- Stored data -

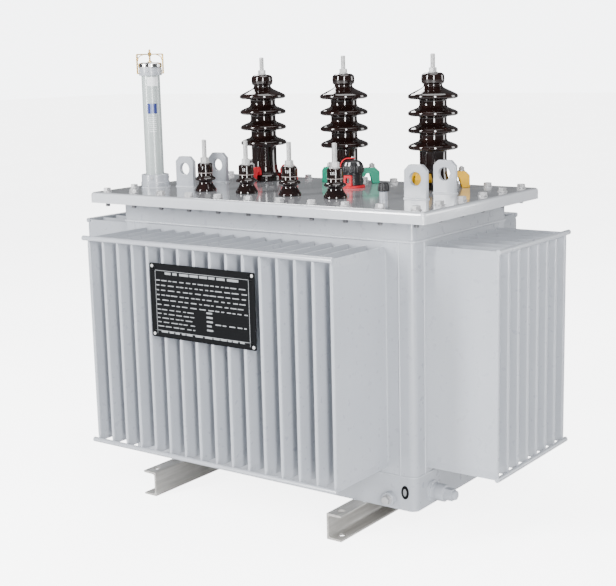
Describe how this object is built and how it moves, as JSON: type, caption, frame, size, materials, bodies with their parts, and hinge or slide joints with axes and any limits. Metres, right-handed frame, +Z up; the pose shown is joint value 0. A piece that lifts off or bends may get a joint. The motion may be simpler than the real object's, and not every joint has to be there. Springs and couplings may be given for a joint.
{
  "type": "power transformer",
  "caption": "Oil-filled distribution transformer with corrugated tank walls, bolted cover, high and low voltage bushings, lifting lugs and channel feet.",
  "frame": {"origin": "on the ground, below the middle of the tank, between the undersides of the two channel feet", "axes": "+X along the tank's length, -Y towards the nameplate and low voltage side, +Z up"},
  "size_m": [1.254, 0.862, 1.121],
  "materials": {
    "enamel": "gloss light grey enamel",
    "tube_enamel": "satin pale grey-green enamel",
    "bare_steel": "bare rolled steel",
    "bright_steel": "polished",
    "tinned": "tinned studs and nuts",
    "cage_brass": "yellow passivated",
    "porcelain": "dark brown gloss glaze",
    "gasket": "matte",
    "core_iron": "dark varnished laminations",
    "red_paint": "gloss",
    "green_paint": "gloss",
    "yellow_paint": "gloss",
    "black_plastic": "moulded",
    "plate_black": "black anodised plate with bare marks"
  },
  "bodies": {
    "transformer": {"base_channel_left": "bare_steel", "base_channel_right": "bare_steel", "tank_base": "enamel", "corner_posts": "enamel", "tank_neck": "enamel", "fin_wall_front": "enamel", "fin_wall_back": "enamel", "fin_wall_left": "enamel", "fin_wall_right": "enamel", "core_and_windings": "core_iron", "fin_rods": "enamel", "tank_flange": "enamel", "cover_gasket": "gasket", "cover": "enamel", "filler_collar": "enamel", "filler_tube": "tube_enamel", "filler_cap": "bright_steel", "cap_cage": "cage_brass", "tap_changer_base": "red_paint", "vent_neck": "enamel", "vent_cap": "black_plastic", "drain_valve": "enamel", "earth_terminal": "enamel", "nameplate": "plate_black", "hv_bushing_1": "porcelain", "hv_terminal_1": "tinned", "hv_clamps_1": "red_paint", "hv_bushing_2": "porcelain", "hv_terminal_2": "tinned", "hv_clamps_2": "green_paint", "hv_bushing_3": "porcelain", "hv_terminal_3": "tinned", "hv_clamps_3": "yellow_paint", "lv_bushing_1": "porcelain", "lv_terminal_1": "tinned", "lifting_lug_1": "enamel", "lv_bushing_2": "porcelain", "lv_terminal_2": "tinned", "lifting_lug_2": "enamel", "lv_bushing_3": "porcelain", "lv_terminal_3": "tinned", "lifting_lug_3": "enamel", "lv_bushing_4": "porcelain", "lv_terminal_4": "tinned", "lifting_lug_4": "enamel"},
    "selector": {"tap_changer_knob": "black_plastic"}
  },
  "joints": [
    {"name": "selector_turn", "type": "hinge", "parent": "transformer", "child": "selector", "pos_m": [0.07, 0.092, 0.808], "axis": [0, 0, 1], "range_deg": [-60, 60]}
  ]
}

- Set task -
Reproduce the whole listing word for word.

- Result of the task -
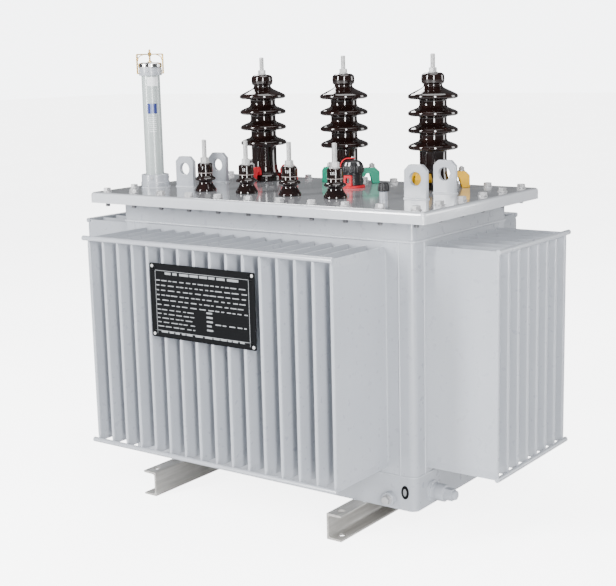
Describe how this object is built and how it moves, as JSON: type, caption, frame, size, materials, bodies with their parts, and hinge or slide joints with axes and any limits. Metres, right-handed frame, +Z up; the pose shown is joint value 0. A piece that lifts off or bends may get a joint. The motion may be simpler than the real object's, and not every joint has to be there. Springs and couplings may be given for a joint.
{
  "type": "power transformer",
  "caption": "Oil-filled distribution transformer with corrugated tank walls, bolted cover, high and low voltage bushings, lifting lugs and channel feet.",
  "frame": {"origin": "on the ground, below the middle of the tank, between the undersides of the two channel feet", "axes": "+X along the tank's length, -Y towards the nameplate and low voltage side, +Z up"},
  "size_m": [1.254, 0.862, 1.121],
  "materials": {
    "enamel": "gloss light grey enamel",
    "tube_enamel": "satin pale grey-green enamel",
    "bare_steel": "bare rolled steel",
    "bright_steel": "polished",
    "tinned": "tinned studs and nuts",
    "cage_brass": "yellow passivated",
    "porcelain": "dark brown gloss glaze",
    "gasket": "matte",
    "core_iron": "dark varnished laminations",
    "red_paint": "gloss",
    "green_paint": "gloss",
    "yellow_paint": "gloss",
    "black_plastic": "moulded",
    "plate_black": "black anodised plate with bare marks"
  },
  "bodies": {
    "transformer": {"base_channel_left": "bare_steel", "base_channel_right": "bare_steel", "tank_base": "enamel", "corner_posts": "enamel", "tank_neck": "enamel", "fin_wall_front": "enamel", "fin_wall_back": "enamel", "fin_wall_left": "enamel", "fin_wall_right": "enamel", "core_and_windings": "core_iron", "fin_rods": "enamel", "tank_flange": "enamel", "cover_gasket": "gasket", "cover": "enamel", "filler_collar": "enamel", "filler_tube": "tube_enamel", "filler_cap": "bright_steel", "cap_cage": "cage_brass", "tap_changer_base": "red_paint", "vent_neck": "enamel", "vent_cap": "black_plastic", "drain_valve": "enamel", "earth_terminal": "enamel", "nameplate": "plate_black", "hv_bushing_1": "porcelain", "hv_terminal_1": "tinned", "hv_clamps_1": "red_paint", "hv_bushing_2": "porcelain", "hv_terminal_2": "tinned", "hv_clamps_2": "green_paint", "hv_bushing_3": "porcelain", "hv_terminal_3": "tinned", "hv_clamps_3": "yellow_paint", "lv_bushing_1": "porcelain", "lv_terminal_1": "tinned", "lifting_lug_1": "enamel", "lv_bushing_2": "porcelain", "lv_terminal_2": "tinned", "lifting_lug_2": "enamel", "lv_bushing_3": "porcelain", "lv_terminal_3": "tinned", "lifting_lug_3": "enamel", "lv_bushing_4": "porcelain", "lv_terminal_4": "tinned", "lifting_lug_4": "enamel"},
    "selector": {"tap_changer_knob": "black_plastic"}
  },
  "joints": [
    {"name": "selector_turn", "type": "hinge", "parent": "transformer", "child": "selector", "pos_m": [0.07, 0.092, 0.808], "axis": [0, 0, 1], "range_deg": [-60, 60]}
  ]
}